I have been thinking about that north wind (or northeast wind), the easterly that John referred to (see my previous post), and why it makes you feel so uncomfortable. I’m not sure of the answer, but I do, as you might expect, have some thoughts on it, which I will of course share, since that is what this blog seems to be about anyway. So here they are.
First, there is the weather that comes with this wind. It is almost always grey and damp, cold but not frigid. It chills the bones and depresses the outlook. Sometimes there are storms with easterlies – the blizzard of the northeasterly and the wet gale of the southeasterly – but these usually move through and conditions change. However, this northerly flow just keeps going and going and going, sometimes gusting harder but always going. And you are never sure when it will stop.

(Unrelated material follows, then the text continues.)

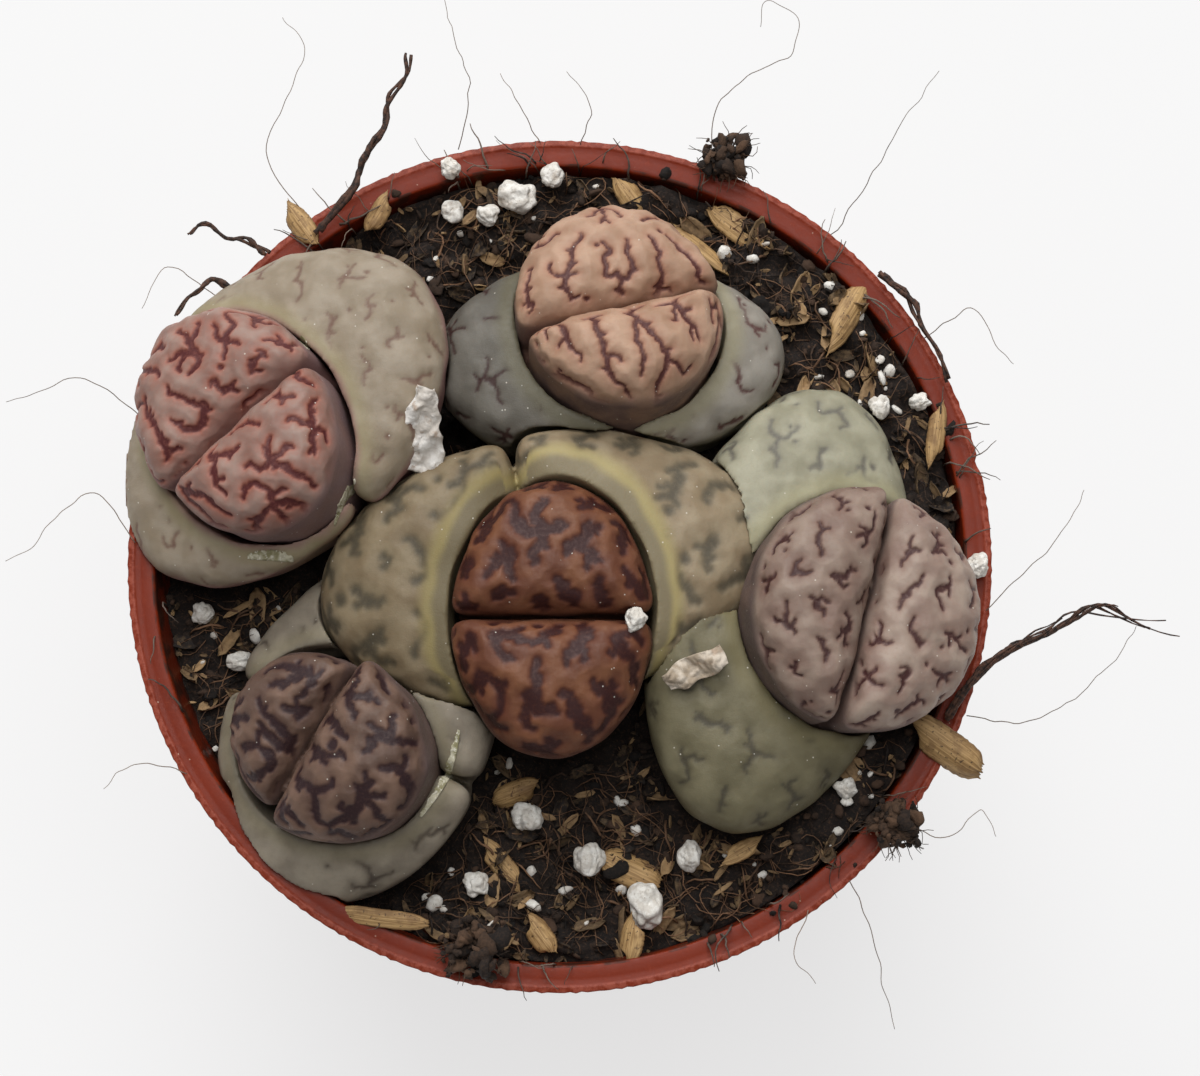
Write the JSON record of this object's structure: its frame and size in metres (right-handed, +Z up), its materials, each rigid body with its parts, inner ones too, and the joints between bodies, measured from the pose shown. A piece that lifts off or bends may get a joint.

So, the second thing is its relentlessness. Other winds, like the happier westerlies, fluctuate. The norwester usually roars in right after the easterly storm moves out, and when it comes it can be fierce. It is a front coming through, and that front can last a few hours, but then the wind diminishes, and when that happens we usually get a day or two of clear skies and light winds, gentler weather no matter the time of year. The souwester functions differently, usually coming up around noon as the land warms up, and then dropping around sunset. This is a time of flat calm early mornings and late evenings, with the gusts of the afternoon wind scudding across the harbour. These are the westerlies, and they are winds we tend to like, because they usually bring clear skies and they have a cycle that is fairly predictable, with quiet times you can look forward to. But not that northerly that keeps going, day and night, with no suggestion of it ever changing (maybe I should have called this “moron wind”).
One Friday afternoon in Istanbul Lorraine and I were driving to the studio in Ortaköy for the weekend. As we were crossing to the European side on the Bosphorus Bridge, she noticed a large cloud formation over the Asian side. It was remarkable because we had never seen a dark brown cloud like that before, and when we walked down by the Bosphorus the water was unsettled and a strange warm wind was blowing from the south. We found out later that it was a lodos wind, another uncomfortable wind that can shut down the Bosphorus Strait to shipping, stop ferries from running, and make some people stay home from work. Like our northerly it is a very unsettling wind that can blow for days, and it can lead to a rush of northern air from the Ukraine, sometimes piling up snow in the winter. This wasn’t a winter lodos, the wind did let up, and that night it rained. In the morning our car, and everyone else’s, was spattered with powdery yellow spots from that dark brown cloud, dropping the fine dust the lodos had picked up in the Sahara with its heavy raindrops. We rubbed the dust between our fingers and thought of Egypt and Libya and the Sudan.
The summer we visited Crete we experienced another uncomfortable wind, called the meltemi or Etesian wind. Unlike the lodos it flows from north to south, starting in the Balkans, racing across the Mediterranean, and finishing in North Africa. On the south coast of Crete it came roaring down the mountainsides to the coast and straight out into the Libyan Sea. At water’s edge there was a slim strip of calm before the ripples started, and by the time the wind was 50 metres offshore, there was a serious chop with rainbows of spume being whipped off the tops of the waves. We watched a brushfire burning both down and up the slope through an olive grove on the edge of town and drove to the other side of the island hoping for some respite, but we never could escape the relentless rush of this wind.
I hope you understand that I do like wind; in fact, I like most winds. But there are some, like that pesky northerly, that can truly irritate and unsettle. The good thing is that they are rare, and they do pass, like our wind that did change, the day after my last post, letting the sun shine for three days in a row.
We are still between seasons (after all, this is coastal Nova Scotia), but the sun today was warm and strong, and tonight the lights across the harbour are reflected in still water. No wind. That will change, but for now there is no wind. And I am happy for it.